The two lightweights circle the center of the Octagon and the first exchange comes half a minute into the fight. "The Carpenter" shoots in and after a scramble, he is able to get a hold of one of Griffin's legs. Balancing like a 13-year old Chinese gymnast, the X-treme Couture fighter keeps himself from getting taken down.
But, while Guida holds onto the leg, the two start trading punches, causing the Irish audience to erupt in applause. You'll never see Ben Rothwell doing something like that.
"The Caveman" grinds his opponent against the cage and lifts him up, but still can't get Griffin on his back. Finally, Guida is able to drop Griffin but finds himself on the business end of a guillotine choke. For nearly a minute, Griffin threatens with the submission until "The Carpenter" is able to pop his head out.
Back on their feet, they begin to grapple and clinch up before Griffin takes Guida's back. Guida then grabs one of his opponent's legs and pulls it between his own, putting Griffin on his back. It's something I had never seen before or since.
Less than a minute remaining in the first and the two separate and begin to exchange. Guida lands a stiff punch that catches Griffin flush. He responds in kind with an uppercut and a head kick that forces "The Carpenter" to shoot in for a takedown.
Griffin opens up the second round with a flurry, but Guida wraps him up and begins to grind him against the cage. He botches a takedown, allowing Griffin to take the dominant position and then return to his feet. It's where Griffin has been find more success whereas "The Caveman" is getting the better of his opponent in the grappling portions of the fight.

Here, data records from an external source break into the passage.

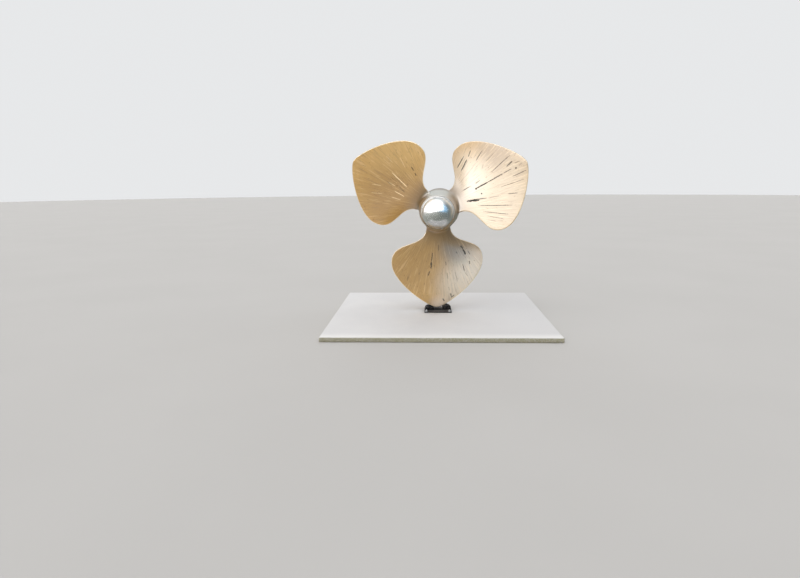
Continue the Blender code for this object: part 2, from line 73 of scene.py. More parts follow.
SAME_PLACE = 0.00001  # points this near are one
CUT_PAST = 0.01  # how far a cutting piece reaches past what it cuts

# How the shaft line lies over the lowest blade's tip
PAD_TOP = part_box("concrete_pad")[1].z
TIP_X = -0.016
TIP_Y = 0.049
TIP_LIFT = 0.044
NOSE_DOWN = math.radians(2.1)
NOSE_TURN = math.radians(-3.2)
SPIN = math.radians(-0.7)

# Blades
BLADE_COUNT = 3
LOWEST_BLADE = math.radians(270)
TIP_RADIUS = 1.14
PITCH = 1.50
RAKE = 0.20
BLADE_ROOT_DEPTH = 0.12
NECK = np.array((0.134, 0.20))
NECK_HANDLE = np.array((0.028, 0.256))
WIDEST = np.array((0.535, 0.595))
WIDEST_HANDLE_IN = 0.287
WIDEST_HANDLE_OUT = 0.237
TIP_HANDLE = 0.111
ROOT_THICKNESS = 0.085
TIP_THICKNESS = 0.018
EDGE_THICKNESS = 0.013
ROOT_FILLET = 0.055
EDGE_FILLET = 0.018
FILLET_END = 0.05  # where the fillets straighten, as a share of their radius above the hub
SEAM_REACH = 0.40  # from the shaft line, past every seam of a blade with the hub
SLIVER = 0.0004

# Hub, forward (+) and back (-) from the blades' centre line
HUB_FRONT = 0.38
HUB_REAR = -0.22
HUB_REAR_RADIUS = 0.245
HUB_FRONT_RADIUS = 0.200
HUB_EDGE_ROUND = 0.006
HUB_STEPS = 42
BORE_REAR_RADIUS = 0.105
BORE_TAPER = 1 / 24
KEYWAY_WIDTH = 0.050
KEYWAY_DEPTH = 0.024
# Blade edges are rubbed, and also painted lighter there as a highlight where they catch light.
WORN_EDGE = 0.013  # how far in from a blade's edge it is rubbed
WORN_FROM_RADIUS = 0.26
WORN_FADE = 0.05

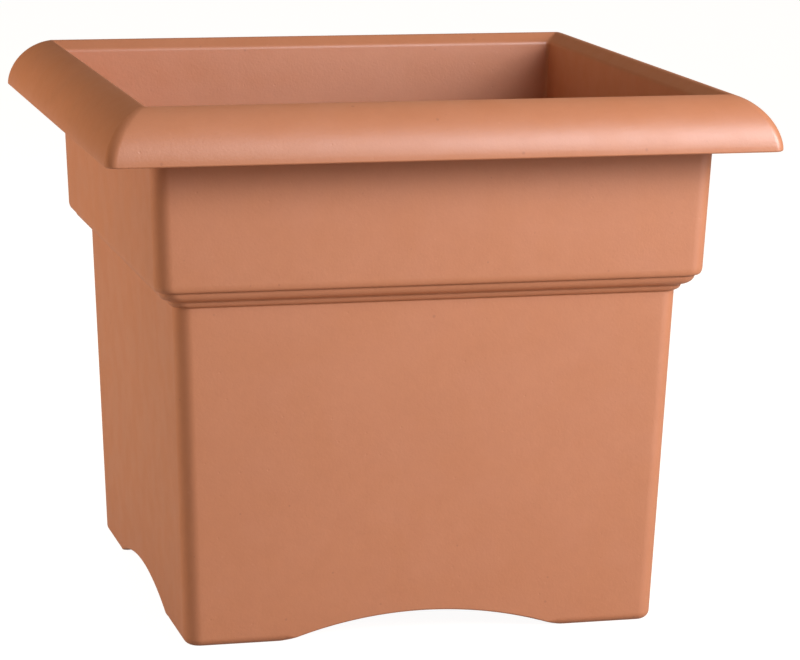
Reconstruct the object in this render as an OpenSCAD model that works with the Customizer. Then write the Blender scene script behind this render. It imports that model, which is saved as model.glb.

The two fighters clinch up and Griffin attempts a suplex, but can't get his opponent completely over. They scramble and Guida is able to secure a deep, deep kneebar. "Tap out" must be a phrase that Griffin never learned because instead of submitting to the career-threatening hold, he begins to wail away at Guida's ribcage with wide looping hooks that echo throughout the arena.
The X-treme Couture fighter is able to get out of the submission, but gives up his back to his opponent. Getting to a vertical base and carrying the weight of Guida on his back, Griffin drops down and slams "The Carpenter's" face against the Octagon mat. Any normal man would have, at the very least, lost the position if not been not knocked out.
But whoever accused Clay Guida of being normal?
Still latched onto Griffin's back with a tight body triangle secured, he lands punches to the head and threatens a rear naked choke until the round ends.
Going into the third and final round, both commentators split the first two rounds between both fighters. It's hard to argue with that belief. Both men are exchanging with nearly the same speed and power they had 10 minutes prior. Both of these men have cardio to spare, it seems.
Ninety seconds in and "The Carpenter" manages to get Griffin to the mat and they end up in a pretzel. Griffin threatens with a heel hook, Guida slams his fist into his opponent's face a couple times. They scramble and eventually Guida ends up in half guard. He lands shoulder strikes and short hammer fists.
Griffin, for his part, throws elbows from his back, knowing the the last minute and a half of the fight could determine who gets a win bonus and who goes home empty-handed.
Less than a minute remaining and "The Carpenter" punishes his opponent with Georges St. Pierre-like knees to the body. The fight ends with Guida on top landing a flurry of ground and pound and then immediately helping his opponent to his feet. "The Carpenter" lifts his arms in the air and runs around the Octagon, while Griffin -- with a dejected look on his face -- makes his way to his corner.
Imagine how shocked each fighter was when Griffin was awarded the split decision.
It's a decision I can't agree with to this day, but it's very indicative of how the talent pool in the lightweight division stacks up against each other. The fights are highly competitive and depending on the day, a decision could go either way.
It's amazing to think we were denied these fights in the UFC for several years. It's even more amazing that some people complain when they are featured at or near the top of fight cards, regardless of their locations across the world.